O meu primeiro trabalho de pesquisa na graduação em ciências sociais na Uenf foi na área de sociologia quantitativa. Com tudo o que tem direito, desde questionário de 12 páginas a me entender com SPSS (Statistical Package for Social Sciences — Pacote Estatístico para as Ciências Sociais). Pensando no que o sociólogo Howard Becker propõe de maneira bastante didática sobre o estudo da realidade social: “[Esta] pode ser descrita de muitas maneiras, já que as descrições podem ser respostas para qualquer uma entre as diversas perguntas. Podemos concordar em princípio que nossos procedimentos devem nos deixar obter a mesma resposta para a mesma pergunta, mas de fato só fazemos a mesma pergunta quando as circunstâncias de interação social e organização produziram consenso em relação ao que constitui uma ‘boa pergunta’”. Sinto que vivemos uma “enxurrada” de muitos números na mídia – desde a impressa até as redes sociais. Todos os índices, a polarização do governo, o (des) caminho do Estado do Rio Janeiro geram uma larga massa de dados a serem consultados. Pensemos em outras “perguntas boas para pensar”.

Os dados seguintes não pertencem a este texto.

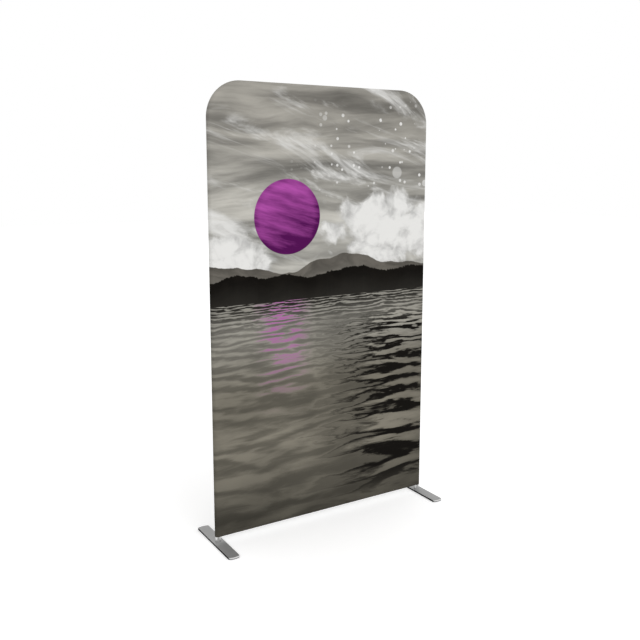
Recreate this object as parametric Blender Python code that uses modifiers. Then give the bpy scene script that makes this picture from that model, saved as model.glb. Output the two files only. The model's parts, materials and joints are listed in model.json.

Falo de outro lugar, com um posicionamento engajado. E esse lugar de fala me trouxe hoje aqui a Universidade Federal de Roraima. No extremo norte do país, mas com problemas tão comuns. As dificuldades de repasse de recursos para a pesquisa (ensino e extensão); as intempéries relacionadas a permanência do aluno na universidade, como transporte público de qualidade, acesso a um restaurante universitário condizente com as necessidades nutricionais e sanitárias; bem com a sobrecarga de funcionários e docentes com as inúmeras tarefas de gestão. São somente alguns exemplos de necessidades dentre as várias para se ter acesso ao conhecimento. Público, gratuito e de qualidade. Compreendido na sala de aula, nos laboratórios de pesquisa e durante a primeira etnografia no trabalho de campo no mercado municipal.
Parecem que todos os meus textos são em primeira pessoa. Alguém diria que é um vício de antropóloga. Sim, trata-se de algo “de dentro”. Aprendi com as ciências sociais e, sobretudo na Uenf, que o nosso referencial de pesquisa é a interação humana. Essa interação humana é posicionada, no entanto, nunca neutra. São os “imponderáveis da vida real”, como diria o polonês Bronislaw Malinowski, reverenciado como fundador do trabalho de campo na antropologia, ou mesmo os “aspectos românticos da disciplina”, para citar o célebre antropólogo brasileiro Roberto DaMatta, que nos informam.
Esse desmonte político orquestrado das universidades, no âmbito do Estado do Rio de Janeiro, nas quais estão incluídas a Uenf, além da Universidade Estadual do Rio de Janeiro (Uerj), bem como a UEZO (Fundação Centro Universitário Estadual da Zona Oeste), é covarde. Muitos discentes e docentes que acreditam no potencial transformador da educação pública, gratuita e de qualidade hoje se revezam entre resistir e padecer de agonia.
Agonia pública e também privada. Daqueles que viveram a Uenf e da impossibilidade eminente de tantos outros e outras poderem ter acesso à educação.
Quando estava na graduação, sempre tive a atitude comedida de não me expor politicamente, porque julgava não ter voz. Essa qualidade atribuía à falta de reverberação política, e não maniqueísta, de qualquer opinião que pudesse emitir. Mas hoje, depois de ter cumprido parte do rito acadêmico, e sentindo na pele o trabalho visível (e muito também do invisível) que é ser docente, servidora de uma universidade pública, galguei alguns passos na direção almejada. Mesmo diante de todas as incertezas políticas do momento e do futuro desse projeto de educação pública, queria expressar minha indignação pela covarde falta de investimento em um patrimônio, pago com dinheiro de todos, tendo como principal objetivo a transmissão da educação.
Mas ainda não perdemos a luta. Peço desculpas ao leitor se não consegui revisar o texto as várias vezes necessárias, porque com certeza faltaram muitos elementos que gostaria de trazer à tona. Mas o tic-tac do relógio está me deixando aflita para repassar a aula de hoje, a preparação da atividade de paralisação à noite, além da aula da pós-graduação de amanhã que tanto lutamos para conquistar. Isso tudo porque, em teoria e prática procuro resistir e, citando Darcy Ribeiro, eu detestaria estar do lado de quem (por ora) me venceu.